The other semifinal match saw Tobias Kamke, the 4th seed out of Germany, take on Horatio Zeballos, a shot making, one-handed backhand hitting Argentinian. I didn’t stick around for this match, but Zeballos won it in three tough sets, earning himself a spot in the finals against Klizan.
The Finals: I ventured out this afternoon to watch Klizan vs. Zeballos in the finals. It was a very entertaining match and it ended in a tight third set tiebreaker with tons of momentum shifts, reminding me how mental a sport tennis is. Especially at the Challenger level where everyone is extremely hungry and plays at a similar level.
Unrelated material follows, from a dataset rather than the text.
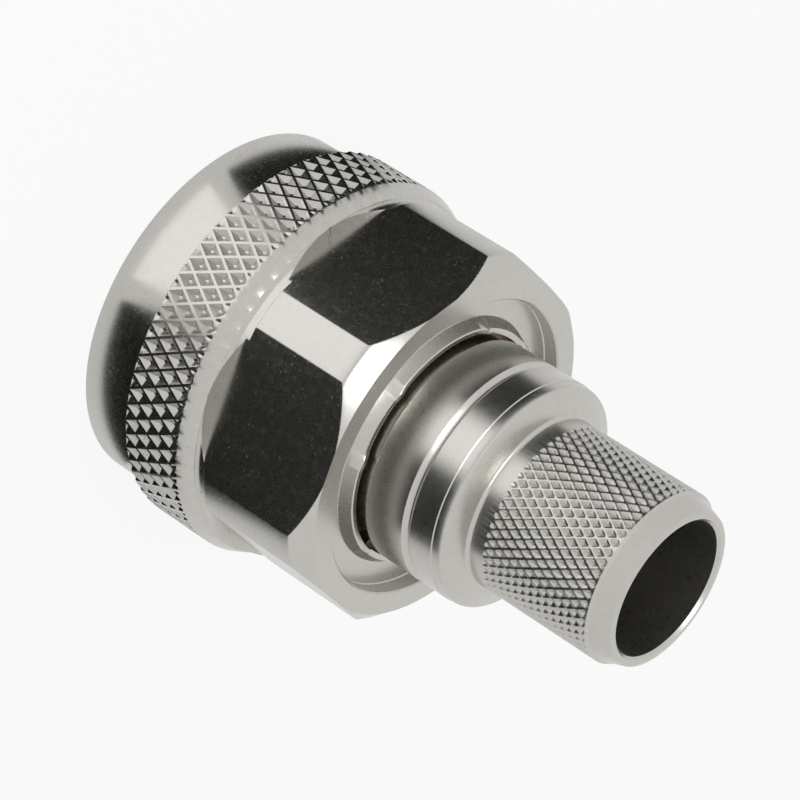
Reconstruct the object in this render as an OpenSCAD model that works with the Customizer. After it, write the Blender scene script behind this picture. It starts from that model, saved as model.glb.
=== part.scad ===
// Straight N plug for crimped coaxial cable, standing on the front face of its coupling nut.
// +Z runs along the axis from the mating end to the cable end.

/* [Coupling nut] */
// Length of the nut, from its front face to its rear rim
nut_length = 15.85; // [15:0.05:20]
// Minor diameter of the 5/8-24 coupling thread
thread_minor_d = 14.9; // [14.5:0.05:18]
// Clear length between the end of the thread and the gasket
thread_relief = 1.8; // [0.5:0.1:3]
// Length of the cone in which the thread runs out
thread_exit = 0.4; // [0.1:0.1:0.8]
// Depth of the entry chamfer ahead of the thread
entry_depth = 0.9; // [0.3:0.1:1.4]
// How far the chamber behind the thread is cut back from the thread's minor diameter
chamber_step = 0.65; // [0.5:0.05:1]
// Wall between the chamber and a wrench flat
flat_wall = 1.4; // [0.8:0.05:3]
// How far a corner of the wrench section stands above the flats
corner_height = 0.9; // [0.6:0.05:1.2]
// Length from the knurl to the full diameter of the wrench section
waist_length = 1.75; // [1.2:0.05:3]
// Depth of the turned groove ahead of the wrench section, below its corners
groove_depth = 0.3; // [0.1:0.05:0.6]
// Width of that groove
groove_width = 0.6; // [0.3:0.05:1]
// How far a flat runs forward past the front of the wrench section, at its middle
flat_overrun = 0.85; // [0.3:0.05:1.2]
// Radius of the milling cutter that made the flats
cutter_r = 11.4; // [9:0.1:16]
// Height of the plain front ring above the flats
front_ring_step = 0.45; // [0.2:0.05:1]
// Length of the plain front ring
front_ring_length = 3.65; // [2:0.05:5]
// Height of the coarse knurl above the front ring
knurl_height = 0.7; // [0.3:0.05:1]
// Width of the knurled band
knurl_width = 3.65; // [2.5:0.05:4.5]
// Width of the rear chamfer, along the radius
rim_chamfer = 0.85; // [0.3:0.05:1]
// Length of the rear chamfer, along the axis
rim_chamfer_length = 0.95; // [0.3:0.05:1.5]
// Thickness of the inner shoulder that pulls the body forward
shoulder_width = 0.8; // [0.6:0.05:1.2]
// Depth of the recess in the rear face
recess_depth = 0.92; // [0.6:0.02:1.3]
// Width of the recess, from the foot of the lip to its outer wall
recess_width = 1.36; // [0.8:0.02:1.5]
// Thickness of the thin lip closed in over the retaining ring
lip_wall = 0.32; // [0.2:0.02:0.45]
// How far the lip leans inwards from its root to its edge
lip_lean = 0.26; // [0.1:0.02:0.28]
// How far the edge of the lip lies below the rear rim
lip_below_rim = 0.2; // [0.1:0.02:0.4]
// Number of stakes in the lip
stake_count = 4; // [2:1:6]
// Angle covered by one stake
stake_span = 33; // [10:1:50]
// Angle at which the first stake starts
stake_turn = 87.5; // [0:0.5:90]
// How much further the lip leans inwards where it is staked
stake_lean = 0.06; // [0.02:0.01:0.08]

/* [Body] */
// Radial room that lets the gasket flange pass through the thread
flange_pass = 0.25; // [0.1:0.05:0.5]
// Thickness of the gasket flange
flange_width = 1.45; // [1:0.05:1.8]
// Height of the flange above the body
flange_step = 0.93; // [0.7:0.01:1.1]
// Wall of the boss that centres the gasket, round the pressed collar
boss_wall = 0.8; // [0.4:0.05:1]
// How far the front face of the boss lies behind the mating plane
boss_setback = 0.2; // [0.1:0.05:0.5]
// Depth of the groove that holds the retaining ring
ring_groove_depth = 0.52; // [0.4:0.02:0.7]
// Depth of the neck between that groove and the rear body
neck_depth = 0.27; // [0.1:0.01:0.4]
// Gap along the axis from the nut's rear rim to the rear body
rear_body_gap = 0.35; // [0.2:0.05:1]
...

This extremely close final saw an entertaining, shot-making Argentenian against a quick, well moving aggressive baseliner from Slovakia with punishing groundies and a great ability to attack short balls.
Klizan dominated the first set, taking Zeballos’ returns on the rise and seemed to always be on the offensive, moving Zeballos around, forcing short balls and then taking over with his heavy approach shots. He knew he was in the zone too. I could tell by the subtle fist pumps and the stoic look on his face.
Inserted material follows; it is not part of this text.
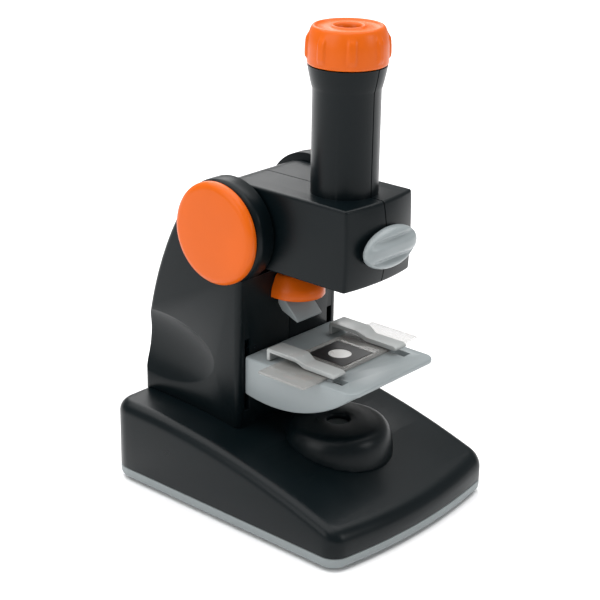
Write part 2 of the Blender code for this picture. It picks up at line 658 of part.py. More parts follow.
def make_selector(mats):
    """Drum with three objectives on a shaft that the oval front knob turns."""
    low, high = DRUM_Y
    hub = 4.0
    outer = [(0, -46.2), (hub, -46.2), (hub, low), (DRUM_RADIUS, low), (DRUM_RADIUS, high), (0, high)]
    drum = turned("objective_drum", outer, (0, DRUM_Z), mats["grey"], "Y", 24)
    hollow = [(0, low + 2.0), (DRUM_RADIUS - 3.0, low + 2.0), (DRUM_RADIUS - 3.0, high - 2.0),
              (0, high - 2.0)]
    cut(drum, turned("drum_hollow", hollow, (0, DRUM_Z), None, "Y", 20))
    for k in range(3):
        turn = math.radians(60 * (k - 1))
        way = rod(f"objective_way_{k}", (0, 0), 4.3, -25, 25, segments=14)
        way.rotation_euler = (0, turn, 0)
        way.location = (0, OPTIC_Y * MM, DRUM_Z * MM)
        cut(drum, way)
        lens = turned(f"objective_lens_{k + 1}",
                      [(0, -13.2), (4.0, -12.7), (4.0, -11.5), (0, -11.0)], (0, 0), mats["lens"], segments=12)
        lens.rotation_euler = (0, turn, 0)
        lens.location = (0, OPTIC_Y * MM, DRUM_Z * MM)
    knob = selector_knob(mats["grey"])
    cut(knob, rod("knob_socket", (0, DRUM_Z), 4.3, -46.5, -30, None, "Y", 14))


def selector_knob(mat):
    """Oval pinch knob: two scooped flutes either side of a middle rib, running along X."""
    half_x, half_z = 16.1, 8.6
    back = -43.6
    rings = []
    steps = 32
    for scale, depth in ((0.93, 0.0), (1.0, -1.0), (1.0, -2.8), (0.94, -3.9), (0.82, -4.6), (0.6, -5.1),
                         (0.3, -5.4)):
        ring = []
        for s in range(steps):
            angle = 2 * math.pi * s / steps
            x = half_x * scale * math.cos(angle)
            z = half_z * scale * math.sin(angle)
            groove = 0.0
            if scale < 0.9:
                fade = 1 - (x / half_x) ** 2
                groove = 1.6 * fade * math.exp(-((abs(z) - 3.8) / 1.8) ** 2)
            ring.append((x, back + depth + groove, DRUM_Z + z))
        rings.append(ring)
    return loft("selector_knob", rings, mat, origin=(0, back, DRUM_Z), smooth=50)


# ---------------------------------------------------------------- focus

def make_focus(mats):
    centre = (FOCUS_Y, FOCUS_Z)
    rod("focus_shaft", centre, SHAFT_RADIUS, -35.0, 35.0, mats["steel"], "X", 14, (0, FOCUS_Y, FOCUS_Z))
    for side in (-1, 1):
        tag = "right" if side > 0 else "left"
        profile = [(0, 32.3), (KNOB_RADIUS - 1.2, 32.3), (KNOB_RADIUS, 33.0), (KNOB_RADIUS, 33.8)]
        for k in range(1, 4):
            angle = math.pi / 2 * k / 3
            profile.append((KNOB_RADIUS - 3.4 * (1 - math.cos(angle)), 33.8 + 2.8 * math.sin(angle)))
        profile.append((0, KNOB_FACE_X))
        profile = [(r, side * x) for r, x in profile]
        knob = turned(f"focus_knob_{tag}", profile, centre, mats["orange"], "X", 36, (0, FOCUS_Y, FOCUS_Z))
        socket = sorted((side * 30.0, side * 35.3))
        cut(knob, rod(f"knob_bore_{tag}", centre, SHAFT_RADIUS + GAP, *socket, None, "X", 14))
        bore = SHAFT_RADIUS + RUNNING_FIT
        bush = [(bore, 25.8), (4.5, 25.8), (4.5, 29.4), (bore, 29.4)]
        bush = [(r, side * x) for r, x in bush]
        turned(f"shaft_bush_{tag}", bush, centre, mats["white"], "X", 20)
    outline = []
    for tooth in range(PINION_TEETH):
        middle = 360.0 / PINION_TEETH * tooth - 180.0
        for offset, radius in ((-10.5, 3.9), (-5.0, 5.35), (5.0, 5.35), (10.5, 3.9)):
            angle = math.radians(middle + offset)
            outline.append((FOCUS_Y + radius * math.cos(angle), FOCUS_Z + radius * math.sin(angle)))
    pinion = prism("focus_pinion", outline, -3.5, 3.5, mats["white"], "X", (0, FOCUS_Y, FOCUS_Z))
    cut(pinion, rod("pinion_bore", centre, SHAFT_RADIUS + GAP, -10, 10, None, "X", 14))


# ---------------------------------------------------------------- stage

def belly(y):
    return BELLY_Z - math.sqrt(BELLY_RADIUS ** 2 - (y - BELLY_Y) ** 2)


def stage_ring(inset, height):
    corner = 5.0
    half = STAGE_HALF
    centre = (half - corner, STAGE_FRONT_Y + corner)
    right = arc(centre, corner - inset, -90, 0, 5)
    right += [(half - inset, centre[1] + (STAGE_REAR_Y - centre[1]) * k / 8) for k in range(1, 9)]
    points = right + [(-x, y) for x, y in reversed(right)]
    return [(x, y, height(y) if callable(height) else height) for x, y in points]


def make_stage(mats):
    bm = bmesh.new()
    rings = [stage_ring(0.6, lambda y: min(belly(y), 64.9)), stage_ring(0, lambda y: min(belly(y) + 0.6, 65.3)),
             stage_ring(0, STAGE_TOP_Z - 0.8), stage_ring(0.25, STAGE_TOP_Z - 0.25),
             stage_ring(0.8, STAGE_TOP_Z)]
    loops = [[bm.verts.new(p) for p in ring] for ring in rings]
    for lower, upper in zip(loops, loops[1:]):
        skin(bm, lower, upper)
    roof_faces(bm, loops[0])
    bm.faces.new(loops[-1])
    stage = finish_object("stage", bm, mats["grey"])
    ceiling = STAGE_TOP_Z - STAGE_PLATE
    cut(stage, box("stage_hollow", (-25.8, -44.0, 40), (25.8, 5.8, ceiling)))
    cut(stage, rod("light_hole", (0, OPTIC_Y), 8.5, 55, 70, segments=24))
    for side in (-1, 1):
        low, high = sorted((side * 18.3, side * 22.8))
        cut(stage, box(f"clip_window_{side}", (low, -40.6, 55), (high, -32.2, 75)))
    make_carriage(mats)


def make_carriage(mats):
    """Moulded bracket behind the front wall with the focus rack standing on it."""
    front, back = 11.5, 13.7
    carriage = box("stage_carriage", (-28.0, front, 51.0), (28.0, back, 65.0), mats["black"])
    pitch = 2 * math.pi * PITCH_RADIUS / PINION_TEETH
    root = FOCUS_Y - PITCH_RADIUS - 0.9
    tip = FOCUS_Y - PITCH_RADIUS + 0.45
    outline = [(front, 55.0), (root, 55.0)]
    base_z = FOCUS_Z - 9.5 * pitch
    for k in range(13):
        middle = base_z + k * pitch
        for offset, y in ((-0.75, root), (-0.35, tip), (0.35, tip), (0.75, root)):
            if middle + offset < 129.4:
                outline.append((y, middle + offset))
    outline += [(root, 129.5), (front, 129.5)]
    join(carriage, prism("rack", outline, -3.5, 3.5, None, "X"))
    for side in (-1, 1):
        low, high = sorted((side * 25.6, side * 27.6))
        join(carriage, box(f"stage_arm_{side}", (low, STAGE_REAR_Y + GAP, 51.5), (high, front + 1, 64.5)))


def make_stage_fittings(mats):
    for side in (-1, 1):
        tag = "right" if side > 0 else "left"
        outline = [(-1.2, 67.4), (-1.2, 72.1), (-2.0, 72.9), (-16.0, 72.9), (-17.6, 72.5), (-20.4, 71.2),
                   (-21.8, 70.9), (-36.0, 70.9), (-37.4, 70.2), (-37.6, 69.4), (-36.8, 68.8), (-22.0, 68.8),
                   (-20.6, 69.1), (-16.8, 71.1), (-3.0, 71.1), (-3.0, 67.4)]
        low, high = sorted((side * (CLIP_X - CLIP_REAR_HALF), side * (CLIP_X + CLIP_REAR_HALF)))
        clip = prism(f"stage_clip_{tag}", outline, low, high, mats["grey"], "X", (0, -1.2, 67.4))
        for vertex in clip.data.vertices:
            if vertex.co.y < -17.0 * MM:
                middle = side * CLIP_X * MM
                vertex.co.x = middle + (vertex.co.x - middle) * CLIP_TIP_HALF / CLIP_REAR_HALF
    half_x, half_y = SLIDE_SIZE[0] / 2, SLIDE_SIZE[1] / 2
    low_z = STAGE_TOP_Z + GAP
    slide = box("specimen_slide", (-half_x, OPTIC_Y - half_y, low_z),
                (half_x, OPTIC_Y + half_y, low_z + SLIDE_SIZE[2]), mats["glass"])
    pocket = MASK_HALF + GAP
    cut(slide, box("mask_pocket", (-pocket, OPTIC_Y - pocket, low_z + 0.5), (pocket, OPTIC_Y + pocket, 75)))
    mask_z = low_z + 0.8
    mask = box("specimen_mask", (-MASK_HALF, OPTIC_Y - MASK_HALF, mask_z),
               (MASK_HALF, OPTIC_Y + MASK_HALF, mask_z + 0.25), mats["ink"])
    cut(mask, rod("mask_window", (0, OPTIC_Y), MASK_WINDOW, 60, 80, segments=20))


# ---------------------------------------------------------------- top lamp

def visor_ring(half, front_y, z, rear_y):
    """D-shaped ring: straight against the wall, half an ellipse in front."""
    turn_y = rear_y - 3.5
    points = [(half, rear_y)]
    for k in range(11):
        angle = math.pi * k / 10
        points.append((half * math.cos(angle), turn_y - (turn_y - front_y) * math.sin(angle)))
    points.append((-half, rear_y))
    return [(x, y, z) for x, y in points]


def make_top_lamp(mats):
    rear = PILLAR_FRONT_Y - GAP
    outer = [(8.4, -0.6, 99.9), (9.4, -2.2, 98.8), (11.0, -5.6, 95.4), (11.7, -7.2, 93.9), (12.1, -8.0, 92.3),
             (12.2, -8.1, 89.7)]
    inner = [(10.8, -6.7, 89.7), (10.6, -6.4, 92.3), (9.4, -4.0, 95.0), (7.6, -0.8, 97.6)]
    rings = [visor_ring(half, front, z, rear) for half, front, z in outer]
    rings += [visor_ring(half, front, z, rear - 1.3) for half, front, z in inner]
    hood = loft("top_lamp_hood", rings, mats["orange"])
    cut(hood, box("hood_notch", (-8.2, 4.0, 80), (8.2, 12, 91.9)))
    profile = [(rear, 86.0), (rear, 91.6), (7.2, 91.6), (-3.5, 80.6), (-3.5, 79.8), (-2.9, 79.6), (5.6, 82.9)]
    shroud = prism("top_lamp_shroud", profile, -7.9, 7.9, mats["grey"], "X")
    pocket = [(6.7, 70.0), (6.7, 89.4), (5.9, 88.8), (-1.6, 81.1), (-1.6, 70.0)]
    cut(shroud, prism("shroud_pocket", pocket, -6.6, 6.6, None, "X"))
    led = [(0, -2.0), (1.2, -2.0), (1.2, 1.0), (0.8, 1.8), (0, 2.1)]
    diode = turned("top_lamp_led", led, (0, 0), mats["led"], segments=10)
    aim = Vector((0, -0.775, -0.632))
    diode.rotation_euler = aim.to_track_quat("Z", "Y").to_euler()
    diode.location = (0, 4.3 * MM, 84.6 * MM)


def build():
    clear_scene()
    mats = {
        "black": make_material("black_plastic", (0.020, 0.021, 0.024), 0.42),
        "orange": make_material("orange_plastic", (0.85, 0.13, 0.015), 0.35),
        "grey": make_material("grey_plastic", (0.42, 0.44, 0.45), 0.45),
        "tray": make_material("tray_plastic", (0.36, 0.38, 0.39), 0.5),
        "white": make_material("white_plastic", (0.8, 0.8, 0.78), 0.45),
        "rubber": make_material("foot_rubber", (0.03, 0.03, 0.03), 0.85),
        "steel": make_material("screw_steel", (0.55, 0.55, 0.56), 0.35, 1.0),
        "contact": make_material("contact_metal", (0.7, 0.68, 0.6), 0.3, 1.0),
        "cell": make_material("cell_jacket", (0.1, 0.12, 0.2), 0.4, 0.3),
        "lens": make_material("clear_lens", (0.95, 0.97, 0.97), 0.05, 0.0, 1.0),
        "glass": make_material("slide_glass", (0.93, 0.95, 0.94), 0.04, 0.0, 1.0),
        "ink": make_material("mask_ink", (0.01, 0.01, 0.01), 0.5),
        "board": make_material("circuit_board", (0.02, 0.2, 0.08), 0.5),
        "led": make_material("led_epoxy", (0.9, 0.9, 0.8), 0.15, 0.0, 0.6),
    }
    make_base_shell(mats["black"])
    make_base_tray(mats["tray"])
    make_base_hardware(mats)
    make_lamp(mats)
    make_pillar(mats)
    make_head(mats)
    make_eyepiece(mats)
    make_selector(mats)
    make_focus(mats)
    make_stage(mats)
    make_stage_fittings(mats)
    make_top_lamp(mats)


build()
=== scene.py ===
"""Looks of the kids microscope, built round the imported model."""
import json
import math

import bmesh
import bpy
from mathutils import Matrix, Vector


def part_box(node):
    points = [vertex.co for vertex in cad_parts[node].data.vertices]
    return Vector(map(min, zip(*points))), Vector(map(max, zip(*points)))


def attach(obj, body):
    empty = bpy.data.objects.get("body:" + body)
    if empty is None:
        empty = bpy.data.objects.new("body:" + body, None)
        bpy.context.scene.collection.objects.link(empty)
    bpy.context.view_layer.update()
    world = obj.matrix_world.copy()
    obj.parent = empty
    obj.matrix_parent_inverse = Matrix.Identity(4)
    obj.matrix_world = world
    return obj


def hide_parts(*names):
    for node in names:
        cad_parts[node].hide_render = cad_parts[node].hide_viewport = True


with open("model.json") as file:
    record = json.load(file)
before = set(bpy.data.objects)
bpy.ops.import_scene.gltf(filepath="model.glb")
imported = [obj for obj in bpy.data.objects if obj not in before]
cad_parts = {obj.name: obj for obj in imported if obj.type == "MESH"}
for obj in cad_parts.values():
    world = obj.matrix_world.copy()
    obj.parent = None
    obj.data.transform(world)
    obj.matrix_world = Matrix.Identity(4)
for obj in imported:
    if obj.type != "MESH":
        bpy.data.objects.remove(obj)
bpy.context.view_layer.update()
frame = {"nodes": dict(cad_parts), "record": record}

MM = 0.001
GAP = 0.3
WALL = 2.2


# ------------------------------------------------------------ places taken from the frame

def span(node):
    low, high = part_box(node)
    return Vector(low) / MM, Vector(high) / MM


def middle(node):
    low, high = span(node)
    return (low + high) / 2


BASE_LOW, BASE_HIGH = span("base_shell")
TRAY_LOW = span("base_tray")[0]
STAGE_LOW, STAGE_HIGH = span("stage")
OPTIC_Y = middle("eyepiece_cap").y
FOCUS_Y = middle("focus_shaft").y
FOCUS_Z = middle("focus_shaft").z
DRUM_Z = middle("selector_knob").z

BASE_HALF_WIDTH = BASE_HIGH.x
BASE_FRONT_Y = BASE_LOW.y
BASE_REAR_Y = BASE_HIGH.y
SHELL_BOTTOM_Z = 6.1
TRAY_BOTTOM_Z = TRAY_LOW.z
TRAY_TOP_Z = SHELL_BOTTOM_Z - GAP
BASE_FRONT_ARC = 253.0
FRONT_CORNER = 8.0
REAR_CORNER = 10.0
BASE_EDGE_ROUND = 5.5
BASE_PEAK_Y = 54.5
BASE_PEAK_Z = 37.3
BASE_CURVE = 0.001486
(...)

He had this set in the bag early on. However, in the second set, Zeballos came out swinging, He found his strike zone on his strokes and seemed to be able to work the points quite well, disguising drop-shots, which he hit with impeccable touch, catching Klizan off guard. It seemed as though Zeballos just needed to find his groove, timing, strike zone, and consistency, because aside from Klizan’s aggressive play, Zeballos basically beat himself in the first set.
It was entertaining to see Zeballos move Klizan around with his beautiful one handed backhand and shot making skills. It was like watching a minor league Roger Federer/Feliciano Lopez hybrid face off against a minor league Juan Carlos Ferrero with a touch of Fernando Verdasco. Zeballos took the second set 6-4.
The third set was dead even and saw several breaks of serve, as well with a generous net cord, which seemed to give Klizan the benefit of the doubt more often than Zeballos. It was amazing watching each of these guys save match points. They each had several match points against them, and they saved them like champs without holding back.
It reminded me how hungry players on the challenger circuit are. Keep in mind, these are the guys you usually see going up against the Federer’s, Nadal’s, Djokovic, and Murrays in the 1st, 2nd, or 3rd rounds of the majors after surviving many grueling qualifying matches.
After a few match points were defended and squandered, Zeballos eventually pulled it off 7-5 in the 3rd set tiebreaker.
They’re the new up and comers or the true journeymen of the circuit. They’re the guys who have some great rallies with the best of the best but don’t quite have what it takes to get many sets or matches off of them. But I’ll tell you, when you see them squaring off against each other, it makes for some entertaining tennis. I’m excited to check out the action again in 2013!